By the 1980s, the military junta had stripped most Rohingya of citizenship. Brutal security offensives drove waves of Rohingya to flee the country.
Today, far more Rohingya live outside of Myanmar — mostly in Bangladesh, Pakistan, Saudi Arabia and Malaysia — than remain in what they consider their homeland.
Yet in the early decades of Burma’s independence, a Rohingya elite thrived. Rangoon University, the country’s top institution, had enough Rohingya students to form their own union. One of the cabinets of U Nu, the country’s first post-independence leader, included a health minister who identified himself as Arakanese Muslim.
Even under Ne Win, the general, Burmese national radio aired broadcasts in the Rohingya language. Rohingya, women among them, were represented in Parliament.
U Shwe Maung, a Rohingya from Buthidaung Township in northern Rakhine, served in Parliament between 2011 and 2015, as a member of the military’s proxy Union Solidarity and Development Party. In the 2015 elections, however, he was barred from running.

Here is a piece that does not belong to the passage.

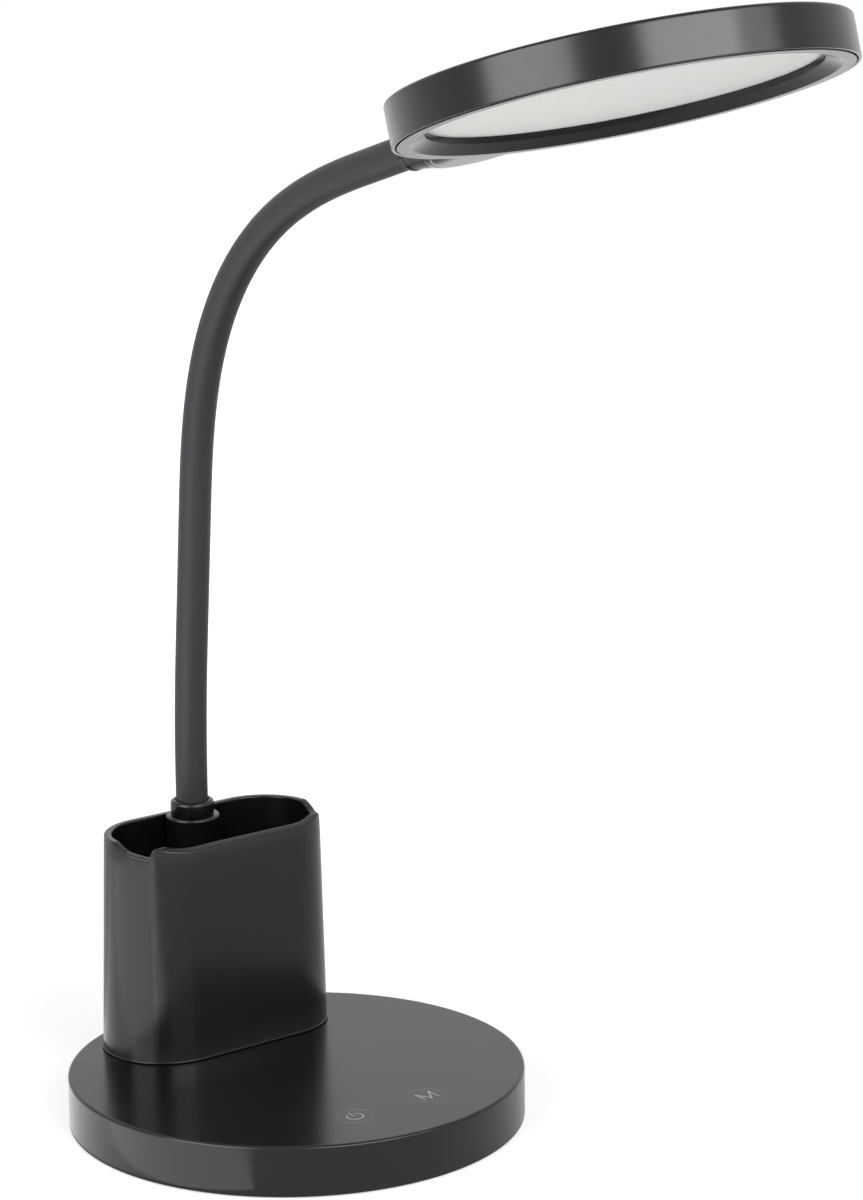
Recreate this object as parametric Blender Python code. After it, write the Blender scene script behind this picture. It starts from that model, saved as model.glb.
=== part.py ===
# Cordless LED table lamp: a round weighted base, a pen cup column with a phone groove,
# a sleeved gooseneck and a flat round lamp head.
# Units are metres. +Z is up, the lamp faces -Y, +X is the lamp's left-to-right.
# The origin is the middle of the rubber pad that the lamp stands on.

import math

import bmesh
import bpy
from mathutils import Matrix, Vector

# General clearances
SEAT_GAP = 0.0003
CUT_OVERRUN = 0.004
MERGE_DISTANCE = 0.000001
SMOOTH_DEG = 35.0

# Base
BASE_RADIUS = 0.0699
BASE_HEIGHT = 0.01595
BASE_WALL = 0.0022
BASE_EDGE_ROUND = 0.0009
SHELL_LIFT = 0.0005
PAD_THICK = 0.0012
PAD_INSET = 0.0014
FLOOR_THICK = 0.0018
BOSS_RADIUS = 0.0032
BOSS_INSET = 0.0097
BASE_SIDES = 60
BASE_SCREW_COUNT = 3

# Screws
SCREW_SHAFT_RADIUS = 0.0012
SCREW_HEAD_RADIUS = 0.0024
SCREW_HEAD_HEIGHT = 0.0010
SCREW_GRIP = 0.0050

# Ballast, battery and boards in the base
WEIGHT_CLEARANCE = 0.0023
WEIGHT_HEADROOM = 0.0042
WEIGHT_BOARD_GAP = 0.0112
BATTERY_RIM = 0.02805
BATTERY_DEPTH_SHARE = 0.68
BATTERY_HEADROOM = 0.0022
BATTERY_ROUND = 0.0012
BATTERY_Y = -0.0060
WINDOW_MARGIN = 0.0015
BOARD_WIDTH = 0.0360
BOARD_DEPTH = 0.0240
BOARD_THICK = 0.0012
BOARD_CORNER = 0.0015
BOARD_REST_HEIGHT = 0.0016
BOARD_REST_INSET = 0.0030
BOARD_BACK_GAP = 0.0030
CHIP_THICK = 0.0015

# Charging socket and its light, on the back of the base
SOCKET_WIDTH = 0.00894
SOCKET_HEIGHT = 0.00326
SOCKET_DEPTH = 0.0073
SOCKET_WALL = 0.00035
SOCKET_TONGUE_WIDTH = 0.0060
SOCKET_TONGUE_THICK = 0.0007
SOCKET_RECESS = 0.0004
LIGHT_RADIUS = 0.0010
LIGHT_OFFSET = 0.0090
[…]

Hundreds of thousands of Rohingya were disenfranchised in those polls.
Mr. Shwe Maung’s electoral district, which had been 90 percent Rohingya, is now represented by a Rakhine Buddhist.
In September, a local police officer filed a counterterrorism suit accusing Mr. Shwe Maung of instigating violence through Facebook posts that called for an end to the security offensive in Rakhine. (The military operation began after Rohingya militants besieged government security posts in late August.)
Mr. Shwe Maung, the son of a police officer himself, is in exile in the United States and denies the charges.
“They want every Rohingya to be considered a terrorist or an illegal immigrant,” he said. “We are much more than that.”